I studied this very thing in population genetics classes, but that has been long enough that the methods of identifying the relationship of the populations will have changed. One problem might be related to how the plant reproduces. Apomixis can result in large populations of genetically identical plants, even if they came from different sources.

In any case, I'd try using "population genetics of (name of species)" and see what you get.
-Lon Rombough
Grapes, writing, consulting, my book, The Grape Grower, at http://www.bunchgrapes.com Winner of the Garden Writers Association "Best Talent in Writing" award for 2003.
On Jan 25, 2005, at 7:32 PM, Sally Roth wrote:

Hoping someone here perhaps has a contact they can direct me to.

One of my current obsessions is tracing the dissemination of a particular species of plant in the U.S. I have managed to uncover anecdotal evidence, but I'd love to be able to definitively prove it through genetics.

I have a hunch that the populations I'm interested in all stem from one source; in other words, I suspect they may all be progeny, many generations removed, of a plant that grew in one person's garden roughly 150 years ago. This is a plant that reproduces by seed.

I'd like to know two things: Are these current plants, from various locations, part of the same tribe, so to speak? And are these current plants related to the surviving plants in what I believe is the original location? Odd as it sounds, I think I have several populations that would have remained unadulterated by the genes of unrelated populations of the same species.

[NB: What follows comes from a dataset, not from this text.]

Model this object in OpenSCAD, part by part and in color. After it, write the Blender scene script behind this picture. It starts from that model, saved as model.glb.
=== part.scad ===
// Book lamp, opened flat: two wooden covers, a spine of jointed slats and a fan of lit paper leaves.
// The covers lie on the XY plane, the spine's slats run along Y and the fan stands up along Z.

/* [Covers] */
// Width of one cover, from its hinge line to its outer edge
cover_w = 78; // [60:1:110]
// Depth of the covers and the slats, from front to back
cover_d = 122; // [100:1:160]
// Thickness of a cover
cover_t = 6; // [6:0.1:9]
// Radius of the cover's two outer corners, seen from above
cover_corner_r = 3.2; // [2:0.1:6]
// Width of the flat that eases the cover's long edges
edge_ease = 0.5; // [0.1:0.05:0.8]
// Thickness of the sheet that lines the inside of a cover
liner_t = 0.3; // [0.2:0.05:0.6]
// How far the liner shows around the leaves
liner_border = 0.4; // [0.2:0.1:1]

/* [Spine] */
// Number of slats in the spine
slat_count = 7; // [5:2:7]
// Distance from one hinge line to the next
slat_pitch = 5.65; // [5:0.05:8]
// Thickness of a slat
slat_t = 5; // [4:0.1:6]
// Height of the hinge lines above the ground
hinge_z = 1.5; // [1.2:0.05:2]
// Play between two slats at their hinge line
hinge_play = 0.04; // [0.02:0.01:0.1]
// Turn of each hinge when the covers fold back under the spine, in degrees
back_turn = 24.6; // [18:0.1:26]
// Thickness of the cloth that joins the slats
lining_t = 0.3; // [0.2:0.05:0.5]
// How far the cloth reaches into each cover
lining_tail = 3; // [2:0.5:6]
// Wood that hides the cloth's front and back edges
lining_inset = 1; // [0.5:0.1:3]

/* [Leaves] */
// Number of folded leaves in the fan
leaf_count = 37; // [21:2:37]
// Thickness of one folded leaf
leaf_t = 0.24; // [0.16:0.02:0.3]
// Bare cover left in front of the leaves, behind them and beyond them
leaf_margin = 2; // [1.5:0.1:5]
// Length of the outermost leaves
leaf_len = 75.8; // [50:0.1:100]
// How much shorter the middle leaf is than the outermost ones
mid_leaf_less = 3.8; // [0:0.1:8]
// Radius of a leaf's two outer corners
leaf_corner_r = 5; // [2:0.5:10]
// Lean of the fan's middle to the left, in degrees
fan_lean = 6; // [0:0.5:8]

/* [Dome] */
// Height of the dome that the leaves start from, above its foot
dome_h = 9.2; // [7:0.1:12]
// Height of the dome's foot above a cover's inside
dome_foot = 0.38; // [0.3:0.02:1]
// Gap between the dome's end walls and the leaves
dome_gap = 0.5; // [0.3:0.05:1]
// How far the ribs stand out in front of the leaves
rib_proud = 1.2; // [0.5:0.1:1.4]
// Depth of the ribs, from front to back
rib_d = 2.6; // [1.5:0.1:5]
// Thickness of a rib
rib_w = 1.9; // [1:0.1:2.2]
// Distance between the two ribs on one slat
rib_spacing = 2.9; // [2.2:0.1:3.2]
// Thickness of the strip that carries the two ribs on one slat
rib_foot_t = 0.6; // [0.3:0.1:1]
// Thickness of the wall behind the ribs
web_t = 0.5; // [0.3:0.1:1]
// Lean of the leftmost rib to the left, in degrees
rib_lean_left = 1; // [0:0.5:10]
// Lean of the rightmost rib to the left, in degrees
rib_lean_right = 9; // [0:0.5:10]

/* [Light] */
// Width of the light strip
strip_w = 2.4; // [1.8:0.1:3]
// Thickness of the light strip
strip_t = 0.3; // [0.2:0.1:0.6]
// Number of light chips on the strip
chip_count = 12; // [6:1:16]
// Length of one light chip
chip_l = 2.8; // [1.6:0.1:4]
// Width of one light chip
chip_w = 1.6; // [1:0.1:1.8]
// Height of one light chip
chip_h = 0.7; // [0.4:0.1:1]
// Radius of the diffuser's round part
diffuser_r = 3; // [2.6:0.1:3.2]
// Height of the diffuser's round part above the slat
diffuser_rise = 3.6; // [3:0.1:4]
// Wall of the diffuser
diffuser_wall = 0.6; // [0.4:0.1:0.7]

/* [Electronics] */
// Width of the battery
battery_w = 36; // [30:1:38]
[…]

Does anyone know if there is any way to genetically test plants to determine this? I also wonder if a layperson could hire a genetic specialist to check this out, from plant material I'd supply.

If you could point me to a researcher in this field, maybe one who enjoys a detective quest as much as I do, I'd be grateful. Have had no luck with geneticists I came up with by googling.

Thanks for any leads, no matter how slim.